In terms of punch, Hop Rod Rye from Bear Republic pulls the next strongest hit. At 8% abv, it’s allowed; however, the most alcoholic of all, Bittersweet Lenny’s RIPA from He’Brew, is remarkably well balanced. And at 10%! I find it much sweeter, with some caramel notes even, and with a pleasant amount of upfront bitterness. Together we deem this the mullet beer: bitter up front with sweetness in back. This was only beer number two, and we are not yet drunk enough to see just how funny that is.

Great Divide’s Hoss Rye Lager (the Blanche DuBois of beer) is delicate (and 6.2%) compared to the others. Inoffensive, not a lot of muscle, but smooth and tasty. Not what I would think a logger would drink, but given the image on the plaid label, one is expected to grow chest hair with every sip. I feel a little more manly for it.

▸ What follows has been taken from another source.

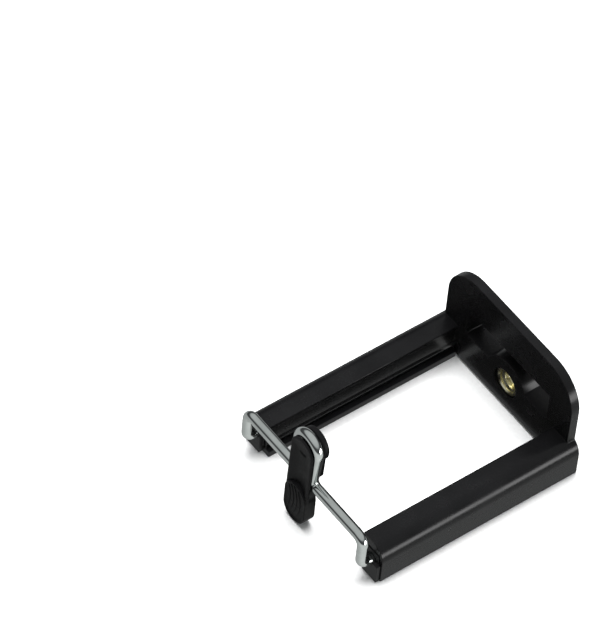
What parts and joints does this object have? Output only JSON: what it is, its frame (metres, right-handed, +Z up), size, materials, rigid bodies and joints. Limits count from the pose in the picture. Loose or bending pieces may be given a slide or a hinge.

Brooklyn’s own Sixpoint rounds off the evening with Righteous Rye (6.3%). Though not as harsh as some of the others, it is consistently bitter, something I strive for in my own life. It has little in the way of the aftertaste that has haunted the other brews, part of what makes us declare it the most drinkable of the ryes we tried. Inexplicably, the conversation turns to Todd Rundgren. The evening is over. And though I’ve remembered who Blanche is, I could still use some help with the connection.

2 thoughts on “I’ve Always Depended On the Ryeness of Strangers

  1. The first in our new Just Add Beer series. We’re so lucky to have Llalan writing for us!

Comments are closed.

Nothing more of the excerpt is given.